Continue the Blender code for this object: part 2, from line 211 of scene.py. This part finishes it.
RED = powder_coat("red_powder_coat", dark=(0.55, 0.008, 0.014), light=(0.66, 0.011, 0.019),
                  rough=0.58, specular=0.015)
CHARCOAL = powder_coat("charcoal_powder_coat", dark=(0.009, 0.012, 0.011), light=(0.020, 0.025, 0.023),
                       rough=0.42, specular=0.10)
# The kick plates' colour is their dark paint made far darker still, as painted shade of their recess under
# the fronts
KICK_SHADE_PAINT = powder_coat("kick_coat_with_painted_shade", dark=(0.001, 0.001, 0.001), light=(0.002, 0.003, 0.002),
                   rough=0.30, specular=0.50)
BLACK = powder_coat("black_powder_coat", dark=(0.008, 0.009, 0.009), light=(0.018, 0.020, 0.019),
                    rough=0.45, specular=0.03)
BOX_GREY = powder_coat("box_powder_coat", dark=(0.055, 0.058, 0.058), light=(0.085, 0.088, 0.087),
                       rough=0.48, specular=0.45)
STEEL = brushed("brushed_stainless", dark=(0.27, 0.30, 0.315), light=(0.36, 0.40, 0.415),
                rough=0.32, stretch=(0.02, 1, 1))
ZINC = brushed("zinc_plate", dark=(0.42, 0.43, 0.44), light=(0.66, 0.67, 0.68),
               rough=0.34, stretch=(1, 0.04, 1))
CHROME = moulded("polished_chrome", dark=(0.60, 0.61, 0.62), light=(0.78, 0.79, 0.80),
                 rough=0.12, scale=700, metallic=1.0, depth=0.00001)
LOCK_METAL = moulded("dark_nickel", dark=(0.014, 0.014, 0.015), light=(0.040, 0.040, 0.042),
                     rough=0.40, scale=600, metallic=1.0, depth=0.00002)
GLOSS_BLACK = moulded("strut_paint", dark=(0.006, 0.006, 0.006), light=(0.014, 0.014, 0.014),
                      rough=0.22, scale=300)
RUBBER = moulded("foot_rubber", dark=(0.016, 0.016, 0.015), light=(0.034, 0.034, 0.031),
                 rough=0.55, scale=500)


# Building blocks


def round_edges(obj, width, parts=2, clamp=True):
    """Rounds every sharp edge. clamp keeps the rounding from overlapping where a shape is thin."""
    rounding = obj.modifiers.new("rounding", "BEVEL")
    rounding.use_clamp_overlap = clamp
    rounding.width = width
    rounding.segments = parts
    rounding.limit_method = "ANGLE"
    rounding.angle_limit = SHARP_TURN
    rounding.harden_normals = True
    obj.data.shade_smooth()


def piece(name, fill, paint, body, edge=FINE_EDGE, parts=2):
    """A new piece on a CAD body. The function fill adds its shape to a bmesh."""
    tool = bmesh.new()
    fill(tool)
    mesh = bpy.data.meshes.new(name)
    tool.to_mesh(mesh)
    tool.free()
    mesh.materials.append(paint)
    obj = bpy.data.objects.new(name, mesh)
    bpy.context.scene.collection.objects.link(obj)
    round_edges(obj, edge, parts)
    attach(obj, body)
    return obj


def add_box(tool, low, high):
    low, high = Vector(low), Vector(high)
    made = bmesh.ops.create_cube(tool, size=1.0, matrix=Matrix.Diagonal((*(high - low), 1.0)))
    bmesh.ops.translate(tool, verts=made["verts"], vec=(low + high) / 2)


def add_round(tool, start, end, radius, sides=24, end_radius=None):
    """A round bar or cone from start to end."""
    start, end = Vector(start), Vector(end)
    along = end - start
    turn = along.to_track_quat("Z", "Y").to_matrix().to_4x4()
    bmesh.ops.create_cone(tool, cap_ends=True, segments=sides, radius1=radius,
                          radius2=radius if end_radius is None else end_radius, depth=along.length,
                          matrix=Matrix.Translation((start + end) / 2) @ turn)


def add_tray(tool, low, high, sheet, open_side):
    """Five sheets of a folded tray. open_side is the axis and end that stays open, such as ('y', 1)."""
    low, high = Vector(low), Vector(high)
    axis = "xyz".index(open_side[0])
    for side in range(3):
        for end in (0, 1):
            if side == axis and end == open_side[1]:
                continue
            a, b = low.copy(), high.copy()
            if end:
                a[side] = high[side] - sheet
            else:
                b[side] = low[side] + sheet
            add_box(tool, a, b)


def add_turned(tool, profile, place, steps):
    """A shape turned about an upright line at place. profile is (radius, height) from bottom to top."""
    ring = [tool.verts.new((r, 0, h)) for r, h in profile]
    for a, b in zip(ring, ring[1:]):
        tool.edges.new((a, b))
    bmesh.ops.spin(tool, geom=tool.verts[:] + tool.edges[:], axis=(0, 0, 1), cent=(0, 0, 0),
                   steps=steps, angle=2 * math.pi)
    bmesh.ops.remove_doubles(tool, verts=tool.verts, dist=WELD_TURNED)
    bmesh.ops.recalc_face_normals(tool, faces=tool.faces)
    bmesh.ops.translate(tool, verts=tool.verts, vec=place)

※

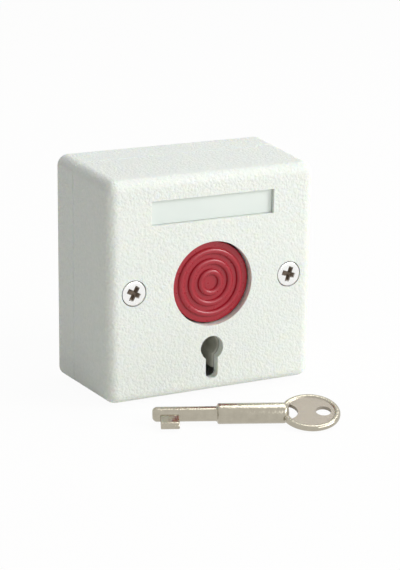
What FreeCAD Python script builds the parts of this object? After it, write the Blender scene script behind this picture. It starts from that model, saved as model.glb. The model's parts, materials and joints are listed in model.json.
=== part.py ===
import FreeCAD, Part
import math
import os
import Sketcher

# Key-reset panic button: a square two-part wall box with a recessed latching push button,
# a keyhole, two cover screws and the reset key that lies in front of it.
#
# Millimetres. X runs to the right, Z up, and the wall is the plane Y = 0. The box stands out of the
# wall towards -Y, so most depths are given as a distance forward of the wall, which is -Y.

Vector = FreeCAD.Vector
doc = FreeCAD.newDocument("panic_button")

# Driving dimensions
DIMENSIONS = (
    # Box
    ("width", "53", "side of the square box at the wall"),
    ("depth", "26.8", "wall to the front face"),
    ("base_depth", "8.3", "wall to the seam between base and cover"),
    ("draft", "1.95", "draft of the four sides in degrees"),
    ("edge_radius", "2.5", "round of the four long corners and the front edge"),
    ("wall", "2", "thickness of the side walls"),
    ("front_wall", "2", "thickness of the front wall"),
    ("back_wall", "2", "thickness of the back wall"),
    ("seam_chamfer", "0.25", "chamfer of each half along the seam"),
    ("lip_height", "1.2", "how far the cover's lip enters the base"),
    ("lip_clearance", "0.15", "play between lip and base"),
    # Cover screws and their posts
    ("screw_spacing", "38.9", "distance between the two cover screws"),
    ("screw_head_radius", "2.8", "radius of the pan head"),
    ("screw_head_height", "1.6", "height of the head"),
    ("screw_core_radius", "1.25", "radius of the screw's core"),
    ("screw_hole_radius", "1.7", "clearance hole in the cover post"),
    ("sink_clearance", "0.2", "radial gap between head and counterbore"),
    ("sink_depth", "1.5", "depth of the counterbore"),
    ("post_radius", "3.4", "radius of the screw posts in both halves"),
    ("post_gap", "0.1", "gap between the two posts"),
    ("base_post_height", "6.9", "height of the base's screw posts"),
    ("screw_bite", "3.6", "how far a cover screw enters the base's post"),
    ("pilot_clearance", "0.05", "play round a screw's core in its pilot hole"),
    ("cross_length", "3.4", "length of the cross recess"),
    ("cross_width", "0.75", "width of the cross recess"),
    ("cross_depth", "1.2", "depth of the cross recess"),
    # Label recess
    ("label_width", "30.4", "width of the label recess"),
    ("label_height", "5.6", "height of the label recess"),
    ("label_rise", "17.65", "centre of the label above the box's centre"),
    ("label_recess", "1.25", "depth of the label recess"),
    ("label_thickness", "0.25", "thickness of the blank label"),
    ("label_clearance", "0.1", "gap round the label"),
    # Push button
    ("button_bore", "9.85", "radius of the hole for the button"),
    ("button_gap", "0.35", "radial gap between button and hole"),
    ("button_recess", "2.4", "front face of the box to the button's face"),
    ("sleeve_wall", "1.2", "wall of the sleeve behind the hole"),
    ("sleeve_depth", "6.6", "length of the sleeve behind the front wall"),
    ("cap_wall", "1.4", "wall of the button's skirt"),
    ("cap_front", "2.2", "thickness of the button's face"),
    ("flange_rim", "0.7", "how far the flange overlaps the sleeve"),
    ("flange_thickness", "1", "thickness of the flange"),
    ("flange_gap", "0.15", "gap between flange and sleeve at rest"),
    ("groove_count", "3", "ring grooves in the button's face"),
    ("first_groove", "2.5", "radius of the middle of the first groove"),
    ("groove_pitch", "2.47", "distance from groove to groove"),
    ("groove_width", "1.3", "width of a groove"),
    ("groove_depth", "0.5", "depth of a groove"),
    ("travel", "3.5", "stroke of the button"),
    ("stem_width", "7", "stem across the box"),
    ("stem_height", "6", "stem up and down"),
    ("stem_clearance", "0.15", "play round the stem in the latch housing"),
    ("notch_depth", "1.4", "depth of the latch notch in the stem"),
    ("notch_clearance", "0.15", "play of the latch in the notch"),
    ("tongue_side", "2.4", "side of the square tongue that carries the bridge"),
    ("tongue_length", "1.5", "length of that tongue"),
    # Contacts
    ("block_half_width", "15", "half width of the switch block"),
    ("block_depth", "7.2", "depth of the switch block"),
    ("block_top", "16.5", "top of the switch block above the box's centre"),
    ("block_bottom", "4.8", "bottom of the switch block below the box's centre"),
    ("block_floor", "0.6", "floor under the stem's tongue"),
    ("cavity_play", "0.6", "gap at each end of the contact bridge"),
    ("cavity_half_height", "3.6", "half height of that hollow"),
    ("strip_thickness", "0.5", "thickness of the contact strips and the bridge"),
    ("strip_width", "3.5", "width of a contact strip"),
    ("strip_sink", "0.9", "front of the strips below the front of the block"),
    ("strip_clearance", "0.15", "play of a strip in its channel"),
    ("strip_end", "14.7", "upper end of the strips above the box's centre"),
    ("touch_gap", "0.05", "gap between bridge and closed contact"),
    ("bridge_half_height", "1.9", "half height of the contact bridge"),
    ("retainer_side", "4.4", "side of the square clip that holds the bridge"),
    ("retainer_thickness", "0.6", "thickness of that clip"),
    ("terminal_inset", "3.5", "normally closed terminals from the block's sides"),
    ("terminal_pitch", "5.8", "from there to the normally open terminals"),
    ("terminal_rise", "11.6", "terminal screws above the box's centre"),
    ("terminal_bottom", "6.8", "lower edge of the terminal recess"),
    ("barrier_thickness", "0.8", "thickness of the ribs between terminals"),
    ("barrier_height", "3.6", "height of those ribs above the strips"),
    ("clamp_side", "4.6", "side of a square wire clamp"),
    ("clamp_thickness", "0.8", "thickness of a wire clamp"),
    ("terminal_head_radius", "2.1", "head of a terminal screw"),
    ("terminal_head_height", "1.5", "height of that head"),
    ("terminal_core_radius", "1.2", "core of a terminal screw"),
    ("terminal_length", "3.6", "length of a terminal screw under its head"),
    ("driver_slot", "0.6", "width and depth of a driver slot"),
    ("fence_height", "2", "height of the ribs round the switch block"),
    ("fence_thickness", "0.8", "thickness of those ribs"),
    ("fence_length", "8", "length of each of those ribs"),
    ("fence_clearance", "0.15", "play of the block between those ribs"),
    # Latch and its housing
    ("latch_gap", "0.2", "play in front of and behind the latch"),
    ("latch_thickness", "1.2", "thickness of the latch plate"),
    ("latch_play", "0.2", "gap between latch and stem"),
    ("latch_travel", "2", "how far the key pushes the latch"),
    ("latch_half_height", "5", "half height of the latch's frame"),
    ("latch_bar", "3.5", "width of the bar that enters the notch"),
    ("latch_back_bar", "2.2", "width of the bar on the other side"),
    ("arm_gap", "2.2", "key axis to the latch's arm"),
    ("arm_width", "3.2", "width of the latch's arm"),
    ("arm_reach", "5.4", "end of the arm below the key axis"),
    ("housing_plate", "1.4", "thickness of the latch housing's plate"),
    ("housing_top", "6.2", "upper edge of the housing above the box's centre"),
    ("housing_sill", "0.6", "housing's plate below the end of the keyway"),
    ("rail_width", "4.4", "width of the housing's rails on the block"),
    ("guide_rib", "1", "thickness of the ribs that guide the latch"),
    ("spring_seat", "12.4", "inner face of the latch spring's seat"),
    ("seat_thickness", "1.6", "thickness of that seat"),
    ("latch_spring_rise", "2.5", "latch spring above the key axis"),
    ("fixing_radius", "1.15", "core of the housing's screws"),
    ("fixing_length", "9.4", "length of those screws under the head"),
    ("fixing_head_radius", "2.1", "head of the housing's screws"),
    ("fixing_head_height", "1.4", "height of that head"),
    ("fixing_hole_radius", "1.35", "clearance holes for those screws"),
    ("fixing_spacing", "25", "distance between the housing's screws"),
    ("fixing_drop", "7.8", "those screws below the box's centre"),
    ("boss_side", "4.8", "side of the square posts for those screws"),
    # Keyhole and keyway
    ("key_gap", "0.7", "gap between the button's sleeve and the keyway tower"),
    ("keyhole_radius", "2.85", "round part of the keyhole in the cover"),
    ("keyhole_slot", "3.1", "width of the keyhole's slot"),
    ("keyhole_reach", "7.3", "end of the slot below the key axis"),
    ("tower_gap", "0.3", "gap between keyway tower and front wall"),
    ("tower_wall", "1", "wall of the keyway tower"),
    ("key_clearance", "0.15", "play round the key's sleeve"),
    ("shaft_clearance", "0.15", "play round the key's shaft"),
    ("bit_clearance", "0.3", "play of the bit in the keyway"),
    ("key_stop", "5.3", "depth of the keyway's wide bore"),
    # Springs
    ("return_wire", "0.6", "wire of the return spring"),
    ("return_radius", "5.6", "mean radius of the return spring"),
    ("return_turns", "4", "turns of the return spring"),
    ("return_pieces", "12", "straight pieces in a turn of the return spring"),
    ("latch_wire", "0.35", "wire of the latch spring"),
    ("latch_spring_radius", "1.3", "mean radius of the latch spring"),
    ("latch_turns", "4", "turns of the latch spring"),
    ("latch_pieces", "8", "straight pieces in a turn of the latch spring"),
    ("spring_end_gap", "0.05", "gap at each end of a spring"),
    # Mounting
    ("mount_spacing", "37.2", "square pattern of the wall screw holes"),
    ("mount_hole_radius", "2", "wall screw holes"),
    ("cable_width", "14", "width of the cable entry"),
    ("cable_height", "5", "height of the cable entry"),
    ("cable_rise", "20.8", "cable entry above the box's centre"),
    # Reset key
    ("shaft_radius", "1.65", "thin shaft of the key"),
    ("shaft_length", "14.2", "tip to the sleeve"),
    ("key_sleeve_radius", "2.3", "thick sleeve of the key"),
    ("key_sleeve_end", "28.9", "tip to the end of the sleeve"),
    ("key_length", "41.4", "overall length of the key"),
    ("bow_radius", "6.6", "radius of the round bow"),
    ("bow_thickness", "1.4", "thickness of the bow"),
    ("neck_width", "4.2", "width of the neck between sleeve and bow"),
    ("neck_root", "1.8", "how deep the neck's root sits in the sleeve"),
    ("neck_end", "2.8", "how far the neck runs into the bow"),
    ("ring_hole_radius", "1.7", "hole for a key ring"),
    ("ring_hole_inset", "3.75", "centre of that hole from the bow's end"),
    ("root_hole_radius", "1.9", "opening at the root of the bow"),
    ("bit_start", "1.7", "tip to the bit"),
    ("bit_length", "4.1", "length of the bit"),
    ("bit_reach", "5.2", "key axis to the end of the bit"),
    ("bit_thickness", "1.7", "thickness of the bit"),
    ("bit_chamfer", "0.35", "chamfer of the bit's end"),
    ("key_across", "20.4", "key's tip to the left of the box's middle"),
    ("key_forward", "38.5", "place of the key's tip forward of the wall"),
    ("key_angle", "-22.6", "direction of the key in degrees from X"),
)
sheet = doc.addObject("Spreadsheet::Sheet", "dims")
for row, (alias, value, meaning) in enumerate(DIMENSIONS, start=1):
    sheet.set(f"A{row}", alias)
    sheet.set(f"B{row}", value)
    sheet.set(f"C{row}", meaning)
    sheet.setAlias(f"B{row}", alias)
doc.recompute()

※

### Exercise goal
Only the lines from the one containing "attach(obj, body)" to the one containing "vec=(low + high) / 2)" are to be printed, both ends included, exactly as written.

### Answer to this exercise
    attach(obj, body)
    return obj


def add_box(tool, low, high):
    low, high = Vector(low), Vector(high)
    made = bmesh.ops.create_cube(tool, size=1.0, matrix=Matrix.Diagonal((*(high - low), 1.0)))
    bmesh.ops.translate(tool, verts=made["verts"], vec=(low + high) / 2)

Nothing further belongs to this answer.